Le combat qui s’engage entre ''l’Imam'' Hussein, nouveau titre de chef de la communauté musulmane, employé jusqu’ici dans les prérogatives circonscrites dans la mosquée et le ''Khalife'' Yézid est déterminant de la configuration ultérieure des alliances en Islam. A propos d’Ali, la premier Imam, les Chiites diront qu’il a transmis sa légitimité à sa descendance alors que de Yézid ''l’impie'',  il est indiqué désormais que seuls les quatre Khalifes qui ont succédé au prophète : Aboubacar, Omar, Ousmane et Ali sont ''rachidoun'', c'est-à-dire bien guidés. Son père, qui leur a succédé, est donc un usurpateur. Il reste qu’une importante partie de la communauté musulmane, et particulièrement au Sénégal, va au cours des siècles s’accommoder de la gestion des Omeyyades quand bien même ils se transmettaient le pouvoir de père en fils. Et quoique de forte influence chiite, les diverses confréries porteront les titres hérités de cette époque avec l’appoint de la traduction coloniale qui créera le ''Khalife général''.

L’Imâmat serait retombé dans sa conception routinière d’officiant des prières dans les mosquées, comme continuent à le comprendre aujourd’hui les ''imamis'' de la banlieue se querellant avec le pouvoir sur la question des factures d’électricité, si certaines références aux hadiths n’en avaient élevé la signification. Ainsi l’Almamiyat s’est-il imposé chez les Peulhs du Macina, au Fouta Djallon, au Boundou et au Fouta Toro comme mode de gouvernance inspiré de l’Islam. Dans les conditions idéales, malgré la menace pesante du colonialisme, l’Almamy au Fouta Djallon était élu après avoir soutenu une thèse, équivalente au doctorat dans notre système français actuel, dans deux langues l’Arabe et le Pulaar.
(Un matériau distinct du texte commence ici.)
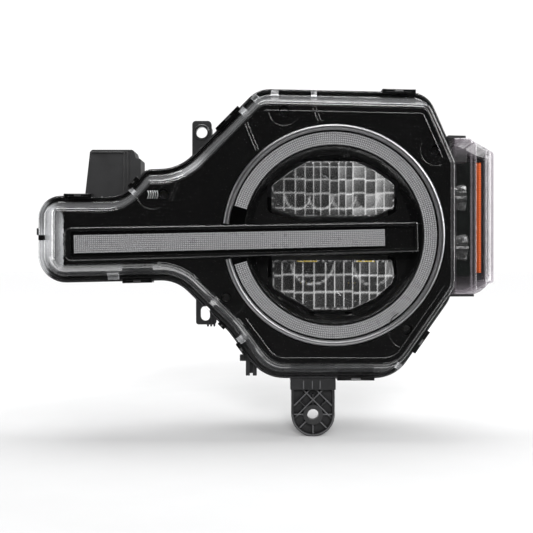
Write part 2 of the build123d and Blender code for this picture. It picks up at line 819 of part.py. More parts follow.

Nous savons par ailleurs dans quelles conditions les Almamy du Fouta dans les premiers temps de la révolution Torodo étaient élus parmi le contingent d’étudiants formés notamment dans la fameuse université de Pire.

Mais la signification politique la plus prodigieuse de la mission liée au titre d’Imam est citée de certains hadiths du prophète Muhammad (Psl). C’est de cette autorité tutélaire que se fonde l’Imam Hussein en répondant au gouverneur de Médine, Al Walid Ibn Othba Ibn Abou Soufiane, qui le fit quérir au milieu de la nuit pour lui transmettre le message de Yézid annonçant la mort de son père Muawiya en même temps que sa prise du pouvoir à Damas, en Syrie. Il devait obtenir de lui qu’il fit son serment d’allégeance au nouveau Khalife pour que les gens de Médine et de La Mecque suivent son exemple puisqu’il est le petit-fils bien aimé du prophète. La réponse de l’Imam Hussein est ferme : ''Nous +Ahl Beyt+, Gens de la Maison du prophète, détenteurs du message divin, nous avons été choisis par Dieu pour révéler son message. Et c’est par nous que l’Islam atteindra son apogée. Yézid est un débauché et un libertin, un ivrogne qui fait tuer les gens sans raison…''

Certains exégètes trouvent dans cette réponse une référence à l’Imam El Mahdi qui doit venir pour réduire l’injustice et apporter la paix, l’équité et la justice dans le monde. Certaines communautés musulmanes ont en partage cette foi dans le retour des prophètes Muhammad et Issa ensemble parmi lesquelles au Sénégal les Layènes se distinguent par leur conviction qu’il s’est réalisé. Pour le reste, il semble bien que les nouveaux défis posés par le printemps arabe, les événements du Mali et les djihads allumés en Afrique sont des équations que doivent résoudre les communautés musulmanes. Mais surtout d’un point de vue théorique et pratique, ceux qui s’en sont proclamés les guides modernes engagés en politique. Aussi bien ''l’imam'' Mbaye Niang que Mansour Sy Djamil et d’autres agitateurs islamisants en paroles qui s’épanouissent dans le pouvoir laïc se doivent de se déterminer pour quel islam : celui de l’Imam Hussein marchant vers Karbala ou celui de Yézid promettant à Omar Ibn Ziad, le propre cousin d’Hussein, un poste d’ambassadeur en Iran si celui-ci lui rapporte les têtes et les mains coupées de la descendance du prophète encerclée à Karbala par quatre corps d’armées de 4 000 hommes chacune, attendant le renfort de 30 000 autres combattants.